Because God is always present with us. Do you really think that Jesus left the church in the hands of a bunch of ignorant, frequently-wrong, often-hot-headed, disciples without guidance? Think about what we know about Peter. Does it make sense for Jesus to leave him in charge without help? Of course not. Jesus did not leave us alone. We always have the Holy Spirit among us – to help us whenever we don’t know what to do – to share in our sorrows and struggles – to hear our prayers, and to answer them. But we have to accept that help. We have to avoid the tendency to focus on the noise of the world and the fear inside of us and listen instead for the voice of God – for the voice of reason – for the voice of community – for the voice of peace. We know what to do. “Listen to me, you that seek the Lord.” Take out your earbuds; God is waiting. AMEN.
Ronald E. Peters, (2010), in Feasting on the Word: Year A, Volume 3: Pentecost and Season After Pentecost 1 (Propers 3-16), David L. Bartlett and Barbara Brown Taylor, eds. [Louisville, KY: Presbyterian Publishing Corporation], 362.
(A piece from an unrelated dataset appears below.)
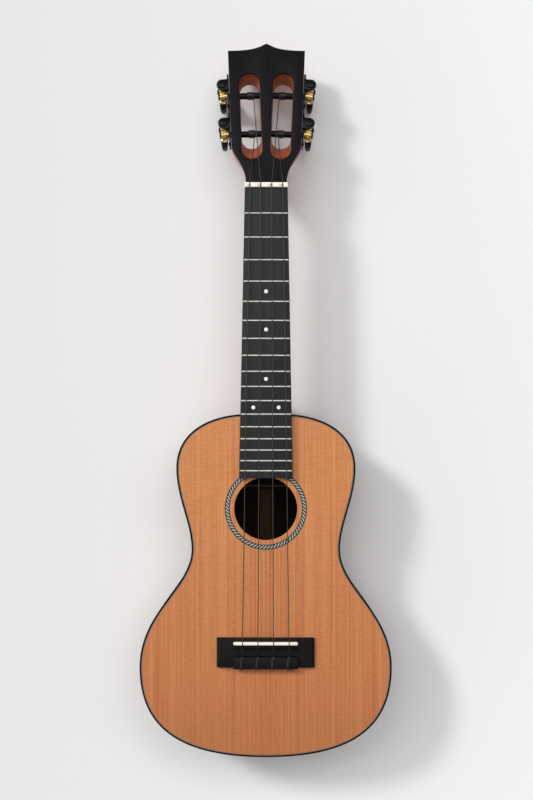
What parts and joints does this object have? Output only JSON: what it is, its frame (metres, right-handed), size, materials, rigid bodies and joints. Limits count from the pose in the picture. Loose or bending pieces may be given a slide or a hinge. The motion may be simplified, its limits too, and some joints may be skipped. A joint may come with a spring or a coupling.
{
  "type": "concert ukulele",
  "caption": "Concert ukulele with a slotted head: hollow wooden body, neck and fingerboard, tied strings, and worm-geared tuners whose buttons turn the string posts.",
  "frame": {"origin": "middle of the outer face of the back, on which the instrument lies level", "axes": "+X across the body toward the side of the highest string, +Y along the neck from the tail to the head, +Z out of the soundboard"},
  "size_m": [0.2144, 0.6143, 0.0834],
  "materials": {
    "cedar": "satin cedar",
    "mahogany": "satin mahogany",
    "spruce": "bare spruce",
    "ebony": "oiled dark hardwood",
    "binding": "polished black",
    "marquetry": "black and white rope inlay",
    "bone": "polished ivory colour",
    "nylon": "dark string polymer",
    "black_metal": "satin black",
    "brass": "bright gold",
    "steel": "machined",
    "button_resin": "polished black"
  },
  "bodies": {
    "instrument": {"soundboard": "cedar", "rosette": "marquetry", "back": "mahogany", "side_left": "mahogany", "side_right": "mahogany", "binding_top": "binding", "binding_back": "binding", "top_lining_left": "spruce", "top_lining_right": "spruce", "back_lining_left": "spruce", "back_lining_right": "spruce", "neck_block": "mahogany", "tail_block": "mahogany", "bridge_plate": "spruce", "upper_top_brace": "spruce", "lower_top_brace": "spruce", "fan_brace_left": "spruce", "fan_brace_middle": "spruce", "fan_brace_right": "spruce", "back_centre_strip": "spruce", "back_brace_upper": "spruce", "back_brace_waist": "spruce", "back_brace_lower": "spruce", "neck": "mahogany", "heel_cap": "ebony", "neck_bolt": "steel", "neck_insert": "brass", "fingerboard": "ebony", "headplate": "ebony", "nut": "bone", "bridge": "ebony", "saddle": "bone", "string_g": "nylon", "string_c": "nylon", "string_e": "nylon", "string_a": "nylon", "tuner_plate_g": "black_metal", "tuner_plate_c": "black_metal", "tuner_plate_e": "black_metal", "tuner_plate_a": "black_metal"},
    "tuner_g_button": {"worm_g": "steel", "button_g": "button_resin"},
    "tuner_c_button": {"worm_c": "steel", "button_c": "button_resin"},
    "tuner_e_button": {"worm_e": "steel", "button_e": "button_resin"},
    "tuner_a_button": {"worm_a": "steel", "button_a": "button_resin"},
    "tuner_g_post": {"post_g": "black_metal", "gear_g": "brass", "wrap_g": "nylon"},
    "tuner_c_post": {"post_c": "black_metal", "gear_c": "brass", "wrap_c": "nylon"},
    "tuner_e_post": {"post_e": "black_metal", "gear_e": "brass", "wrap_e": "nylon"},
    "tuner_a_post": {"post_a": "black_metal", "gear_a": "brass", "wrap_a": "nylon"}
  },
  "joints": [
    {"name": "button_g_turn", "type": "hinge", "parent": "instrument", "child": "tuner_g_button", "pos_m": [-0.03676, 0.3949, 0.04238], "axis": [0, 0.2247, 0.9744], "continuous": true},
    {"name": "post_g_turn", "type": "hinge", "parent": "instrument", "child": "tuner_g_post", "pos_m": [-0.03024, 0.38761, 0.04407], "axis": [0.9991, 0.0415, -0.0096], "continuous": true},
    {"name": "button_c_turn", "type": "hinge", "parent": "instrument", "child": "tuner_c_button", "pos_m": [-0.03828, 0.42966, 0.03437], "axis": [0, 0.2247, 0.9744], "continuous": true},
    {"name": "post_c_turn", "type": "hinge", "parent": "instrument", "child": "tuner_c_post", "pos_m": [-0.03176, 0.42237, 0.03605], "axis": [0.9991, 0.0415, -0.0096], "continuous": true},
    {"name": "button_e_turn", "type": "hinge", "parent": "instrument", "child": "tuner_e_button", "pos_m": [0.03828, 0.42966, 0.03437], "axis": [0, 0.2247, 0.9744], "continuous": true},
    {"name": "post_e_turn", "type": "hinge", "parent": "instrument", "child": "tuner_e_post", "pos_m": [0.03176, 0.42237, 0.03605], "axis": [0.9991, -0.0415, 0.0096], "continuous": true},
    {"name": "button_a_turn", "type": "hinge", "parent": "instrument", "child": "tuner_a_button", "pos_m": [0.03676, 0.3949, 0.04238], "axis": [0, 0.2247, 0.9744], "continuous": true},
    {"name": "post_a_turn", "type": "hinge", "parent": "instrument", "child": "tuner_a_post", "pos_m": [0.03024, 0.38761, 0.04407], "axis": [0.9991, -0.0415, 0.0096], "continuous": true}
  ],
  "couplings": [
    {"joint": "post_g_turn", "follows": "button_g_turn", "ratio": 0.071429},
    {"joint": "post_c_turn", "follows": "button_c_turn", "ratio": 0.071429},
    {"joint": "post_e_turn", "follows": "button_e_turn", "ratio": -0.071429},
    {"joint": "post_a_turn", "follows": "button_a_turn", "ratio": -0.071429}
  ]
}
Elizabeth P. Randall, (2010), in Feasting on the Word: Year A, Volume 3: Pentecost and Season After Pentecost 1 (Propers 3-16), David L. Bartlett and Barbara Brown Taylor, eds. [Louisville, KY: Presbyterian Publishing Corporation], 371.
Eleazar S. Fernandez, (2010), in Feasting on the Word: Year A, Volume 3: Pentecost and Season After Pentecost 1 (Propers 3-16), David L. Bartlett and Barbara Brown Taylor, eds. [Louisville, KY: Presbyterian Publishing Corporation], 378.
Jin S. Kim, (2010), in Feasting on the Word: Year A, Volume 3: Pentecost and Season After Pentecost 1 (Propers 3-16), David L. Bartlett and Barbara Brown Taylor, eds. [Louisville, KY: Presbyterian Publishing Corporation], 384.